Does that change with Mullin on the team? The answer’s no. After taking his bruises in his first two seasons, Ewing eventually transformed into a leader of the team and brought the Knicks back into the playoffs in 1988—a place they would call home for 14 consecutive seasons (the last one in 2000–01 was without the center). Mullin, however, becomes an overall less impactful player. A dynamic scorer on the perimeter, yes, but the Knicks crawl into the next decade with higher draft picks than they would have been gifted with the better Ewing. Maybe they’re able to build a better team, though. But that’s not fair to assume—there’s only so much you can gesture without going overboard, and the drafting process in the dystopian future is something we can’t predict.
Instead, we can make a different but huge, nonetheless, decision in terms of the vacant head-coaching position left by Rick Pitino. After the Knicks sack Pitino, Don Nelson chooses the Knicks instead of the Warriors and forms a bond with Mullin in the Big Apple instead of the Bay Area. Nelson implements his run-and-gun style of offense in New York, who are more impressionable about it than Ewing was. Despite cracking the 50-win total once, the Knicks never win two playoff series in the same season. Nelson is fired but replaced by young—and balding—Jeff Van Gundy who promises to strengthen an unimposing defense.
Why is the Knicks’ defense weak sauce, though? No Ewing means no Charles Oakley, folks. The Knicks never pull the trigger on the Bill Cartwright trade to Chicago that netted fan favorite (excluding James Dolan), the Oakman. That leaves Cartwright manning the paint and content with his starting role versus playing backup to Ewing on Earth 1.
It’s strange to think a Ewing-less Knicks franchise isn’t impacted too much. But it also reinforces how even a modicum of success—the aforementioned 14 postseason appearances in a row, including the 1994 Finals and 1999 runner-up to a fantastic Spurs team in the shortened season (come on, New York didn’t really deserve to be there after the lockout)—has touched thousands of Knicks fans in a positive way. For a generation of orange and blue wearing die-hards, watching Ewing, Oakley, and John Starks cemented a larger-than-life legacy that represented New York basketball in the national conversation.

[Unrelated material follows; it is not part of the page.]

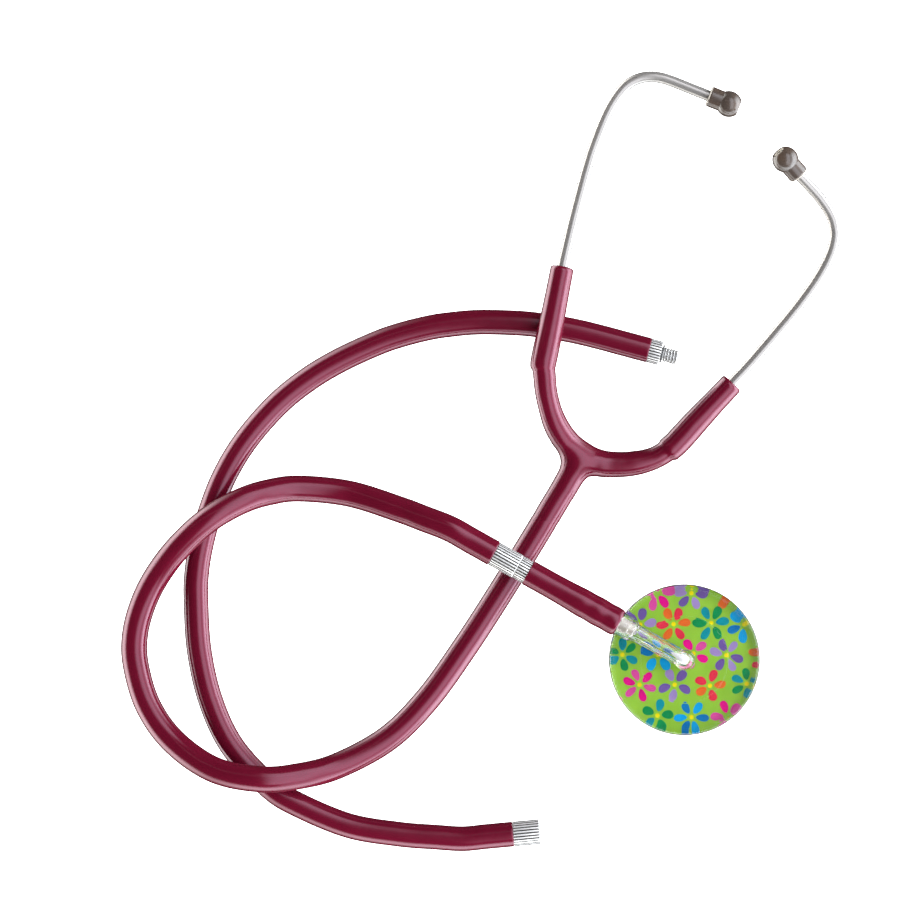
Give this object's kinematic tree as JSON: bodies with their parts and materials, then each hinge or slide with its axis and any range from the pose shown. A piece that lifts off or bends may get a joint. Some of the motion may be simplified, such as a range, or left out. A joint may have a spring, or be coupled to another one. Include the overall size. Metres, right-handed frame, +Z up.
{
  "type": "stethoscope",
  "caption": "Lightweight stethoscope with a clear, flower-print chestpiece, a screw coupling in its tubing and a spare extension tube lying under it.",
  "frame": {"origin": "centre of the headset and chestpiece in plan, on the table they lie on", "axes": "+Z up from the table, +Y from the chestpiece towards the ear tips"},
  "size_m": [0.2723, 0.2953, 0.0217],
  "materials": {
    "burgundy_pvc": "moulded burgundy PVC, semi-gloss",
    "ear_tube_chrome": "bright chrome-plated tube",
    "knurled_steel": "bright, straight-knurled",
    "spring_steel": "blued spring strip",
    "smoky_silicone": "glossy smoky grey-brown, slightly see-through",
    "cream_plastic": "moulded, satin",
    "clear_acrylic": "polished clear acrylic",
    "flower_print": "lime green print of coloured flowers",
    "white_plastic": "satin white",
    "black_rubber": "matt"
  },
  "bodies": {
    "spare_tube": {"extension_hose": "burgundy_pvc", "extension_hose_end_upper": "burgundy_pvc", "extension_hose_end_lower": "burgundy_pvc", "extension_plug": "knurled_steel", "extension_socket": "knurled_steel", "extension_o_ring": "black_rubber"},
    "main_tube": {"y_junction": "burgundy_pvc", "leaf_spring": "spring_steel", "main_hose": "burgundy_pvc", "main_hose_end": "burgundy_pvc", "coupling_socket": "knurled_steel"},
    "left_arm": {"y_arm_left": "burgundy_pvc"},
    "right_arm": {"y_arm_right": "burgundy_pvc"},
    "left_ear_tube": {"ear_tube_left": "ear_tube_chrome", "ear_tube_ferrule_left": "knurled_steel", "ear_tip_bush_left": "cream_plastic"},
    "right_ear_tube": {"ear_tube_right": "ear_tube_chrome", "ear_tube_ferrule_right": "knurled_steel", "ear_tip_bush_right": "cream_plastic"},
    "left_ear_tip": {"ear_tip_left": "smoky_silicone"},
    "right_ear_tip": {"ear_tip_right": "smoky_silicone"},
    "coupling_seal": {"coupling_o_ring": "black_rubber"},
    "chest_tube": {"coupling_plug": "knurled_steel", "chest_hose": "burgundy_pvc", "chest_nipple": "cream_plastic"},
    "chestpiece": {"chest_stem": "clear_acrylic", "chest_body": "clear_acrylic", "pattern_disc": "flower_print", "chest_base": "white_plastic", "diaphragm": "white_plastic", "diaphragm_ring": "clear_acrylic"}
  },
  "joints": [
    {"name": "lift_off_spare", "type": "slide", "parent": "spare_tube", "child": "main_tube", "axis": [0, 0, 1], "range_m": [0, 0.06]},
    {"name": "left_arm_flex", "type": "hinge", "parent": "main_tube", "child": "left_arm", "pos_m": [-0.0533, 0.01495, 0.016], "axis": [0, 0, 1], "range_deg": [-4, 20], "stiffness_Nm_per_rad": 0.8},
    {"name": "right_arm_flex", "type": "hinge", "parent": "main_tube", "child": "right_arm", "pos_m": [-0.00375, -0.01545, 0.0052], "axis": [0, 0, 1], "range_deg": [-20, 4], "stiffness_Nm_per_rad": 0.8},
    {"name": "left_ear_tube_turn", "type": "hinge", "parent": "left_arm", "child": "left_ear_tube", "pos_m": [-0.0462, 0.05165, 0.01306], "axis": [-0.1894, -0.9788, 0.0784], "range_deg": [0, 60]},
    {"name": "right_ear_tube_turn", "type": "hinge", "parent": "right_arm", "child": "right_ear_tube", "pos_m": [0.0182, 0.00785, 0.0052], "axis": [0.6857, 0.7279, 0], "range_deg": [-12, 45]},
    {"name": "left_ear_tip_pull", "type": "slide", "parent": "left_ear_tube", "child": "left_ear_tip", "axis": [0.928, -0.3712, -0.0315], "range_m": [0, 0.012]},
    {"name": "right_ear_tip_pull", "type": "slide", "parent": "right_ear_tube", "child": "right_ear_tip", "axis": [-0.6402, 0.7236, 0.2578], "range_m": [0, 0.012]},
    {"name": "coupling_draw", "type": "slide", "parent": "main_tube", "child": "coupling_seal", "axis": [0.8729, -0.4879, 0], "range_m": [0, 0.0055]},
    {"name": "coupling_turn", "type": "hinge", "parent": "coupling_seal", "child": "chest_tube", "pos_m": [-0.06298, -0.0618, 0.0151], "axis": [0.8729, -0.4879, 0], "range_deg": [0, 1801]},
    {"name": "chestpiece_swivel", "type": "hinge", "parent": "chest_tube", "child": "chestpiece", "pos_m": [-0.0247, -0.08319, 0.0151], "axis": [0.8729, -0.4879, 0], "range_deg": [-180, 180]}
  ],
  "couplings": [
    {"joint": "right_arm_flex", "follows": "left_arm_flex", "ratio": -1},
    {"joint": "coupling_turn", "follows": "coupling_draw", "rad_per_m": 5712}
  ]
}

On Earth 2, where Chris Mullin leads the Knicks to first-round exits galore, the ‘Bockers never reach the heights—and eventual letdowns—if Ewing were in charge. Patrick, however, also gets a chance to team up with future Hall of Famer Reggie Miller in Indiana, producing a team that overcomes Hakeem Olajuwon and the Houston Rockets in the 1994 Finals (an NBA without Michael Jordan), but ultimately falls to young Shaquille O’Neal, Penny Hardaway, and the upstart Orlando Magic. (We never get the infamous choke motion Miller delivered to Spike Lee in the first row. Also, Spike wins for 1989’s Do the Right Thing because I say so.)
After that? Perhaps the Magic go on a dynasty before Jordan’s post–Space Jam return and quell any notion that his early-’90s three-peat was anything but the usual in this league.

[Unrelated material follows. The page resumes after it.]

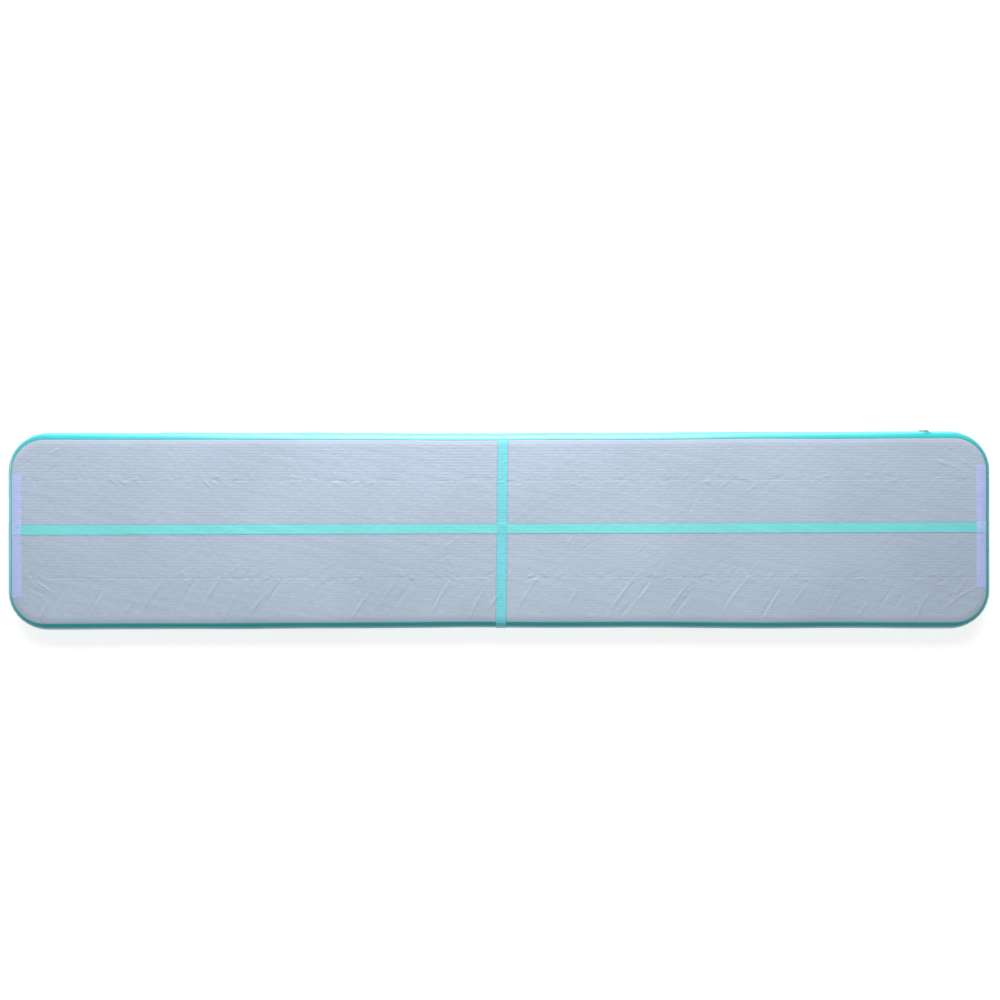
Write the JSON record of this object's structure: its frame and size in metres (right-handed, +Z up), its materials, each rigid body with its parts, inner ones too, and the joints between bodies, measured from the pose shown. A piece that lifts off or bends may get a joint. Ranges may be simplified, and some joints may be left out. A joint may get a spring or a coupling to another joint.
{
  "type": "air track mat",
  "caption": "Long inflatable drop-stitch tumbling mat: ribbed top, bulged side wall, stripes, hook tapes across the ends, sprung inflation valve with tethered cap, and webbing handles.",
  "frame": {"origin": "under the mat's middle, on the floor", "axes": "+X along the mat, +Y across it towards the side with the valve, +Z up"},
  "size_m": [5.0022, 1.02, 0.1019],
  "materials": {
    "skin_top": "satin",
    "skin_bottom": "satin",
    "wall": "satin",
    "wall_inner": "matte",
    "stripe": "satin",
    "hook_tape": "satin",
    "yarn": "matte",
    "webbing": "matte",
    "valve_plastic": "satin",
    "button_plastic": "satin",
    "seal_rubber": "matte",
    "tether_rubber": "matte",
    "steel": "satin"
  },
  "bodies": {
    "mat": {"top_sheet": "skin_top", "bottom_sheet": "skin_bottom", "side_wall_front": "wall", "side_wall_back": "wall", "top_seam_tape": "wall", "bottom_seam_tape": "wall", "wall_joint_patch_left": "wall", "wall_joint_patch_right": "wall", "handle_front_left_patch_inner": "wall", "handle_front_left_patch_outer": "wall", "handle_front_right_patch_inner": "wall", "handle_front_right_patch_outer": "wall", "handle_back_left_patch_inner": "wall", "handle_back_left_patch_outer": "wall", "handle_back_right_patch_inner": "wall", "handle_back_right_patch_outer": "wall", "inner_side_wall": "wall_inner", "centre_stripe": "stripe", "cross_stripe": "stripe", "hook_tape_left": "hook_tape", "hook_tape_right": "hook_tape", "drop_stitch_row_01": "yarn", "drop_stitch_row_02": "yarn", "drop_stitch_row_03": "yarn", "drop_stitch_row_04": "yarn", "drop_stitch_row_05": "yarn", "drop_stitch_row_06": "yarn", "drop_stitch_row_07": "yarn", "drop_stitch_row_08": "yarn", "drop_stitch_row_09": "yarn", "drop_stitch_row_10": "yarn", "drop_stitch_row_11": "yarn", "drop_stitch_row_12": "yarn", "drop_stitch_row_13": "yarn", "drop_stitch_row_14": "yarn", "drop_stitch_row_15": "yarn", "drop_stitch_row_16": "yarn", "drop_stitch_row_17": "yarn", "drop_stitch_row_18": "yarn", "drop_stitch_row_19": "yarn", "valve_body": "valve_plastic", "valve_nut": "valve_plastic", "valve_gasket": "seal_rubber", "valve_spring": "steel"},
    "tether": {"tether_ring": "tether_rubber", "tether_strap": "tether_rubber"},
    "cap_carrier": {"cap_swivel_ring": "tether_rubber"},
    "cap": {"valve_cap": "valve_plastic", "valve_cap_seal": "seal_rubber"},
    "plunger": {"valve_spring_washer": "steel"},
    "stem": {"valve_stem": "valve_plastic", "valve_seal": "seal_rubber", "valve_button": "button_plastic"},
    "handle_front_left": {"handle_front_left_strap": "webbing"},
    "handle_front_right": {"handle_front_right_strap": "webbing"},
    "handle_back_left": {"handle_back_left_strap": "webbing"},
    "handle_back_right": {"handle_back_right_strap": "webbing"}
  },
  "joints": [
    {"name": "valve_push", "type": "slide", "parent": "mat", "child": "plunger", "axis": [0, -1, 0], "range_m": [0, 0.006], "stiffness_N_per_m": 500, "springref_m": -0.004, "deforming": ["valve_spring"]},
    {"name": "valve_twist_lock", "type": "hinge", "parent": "plunger", "child": "stem", "pos_m": [2.17, 0.5, 0.05], "axis": [0, -1, 0], "range_deg": [0, 90]},
    {"name": "tether_turn", "type": "hinge", "parent": "mat", "child": "tether", "pos_m": [2.17, 0.5, 0.05], "axis": [0, 1, 0], "continuous": true},
    {"name": "cap_lift", "type": "slide", "parent": "tether", "child": "cap_carrier", "axis": [0, 1, 0], "range_m": [0, 0.03], "deforming": ["tether_strap"]},
    {"name": "cap_turn", "type": "hinge", "parent": "cap_carrier", "child": "cap", "pos_m": [2.17, 0.5, 0.05], "axis": [0, 1, 0], "range_deg": [0, 90]},
    {"name": "handle_front_left_pull", "type": "slide", "parent": "mat", "child": "handle_front_left", "axis": [0, -1, 0], "range_m": [0, 0.025], "stiffness_N_per_m": 40},
    {"name": "handle_front_right_pull", "type": "slide", "parent": "mat", "child": "handle_front_right", "axis": [0, -1, 0], "range_m": [0, 0.025], "stiffness_N_per_m": 40},
    {"name": "handle_back_left_pull", "type": "slide", "parent": "mat", "child": "handle_back_left", "axis": [0, 1, 0], "range_m": [0, 0.025], "stiffness_N_per_m": 40},
    {"name": "handle_back_right_pull", "type": "slide", "parent": "mat", "child": "handle_back_right", "axis": [0, 1, 0], "range_m": [0, 0.025], "stiffness_N_per_m": 40}
  ]
}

Maybe O’Neal never links up with the Los Angeles Lakers after feeling aggrieved in Orlando. Kobe Bryant is down three rings and LeBron James fans have an easier time dismissing the notion that “Kobe better.”
The Spurs and Pistons have another ring each while the Pacers—during Ewing’s final season à la David Robinson and San Antonio—win one more for Pat while Reggie sticks around for a few more years. Ewing also retires in 2000 instead of 2002, going out on top and removing himself from organized basketball for a few years before settling into his role with his alma mater, and he doesn’t rep the Knicks at the 2019 draft lottery.
The NBA gets to share the wealth more with Ewing not in New York, and Knicks fans never get the highs of the Ewing year with the Mullin era, instead content with making short-lived playoff appearances.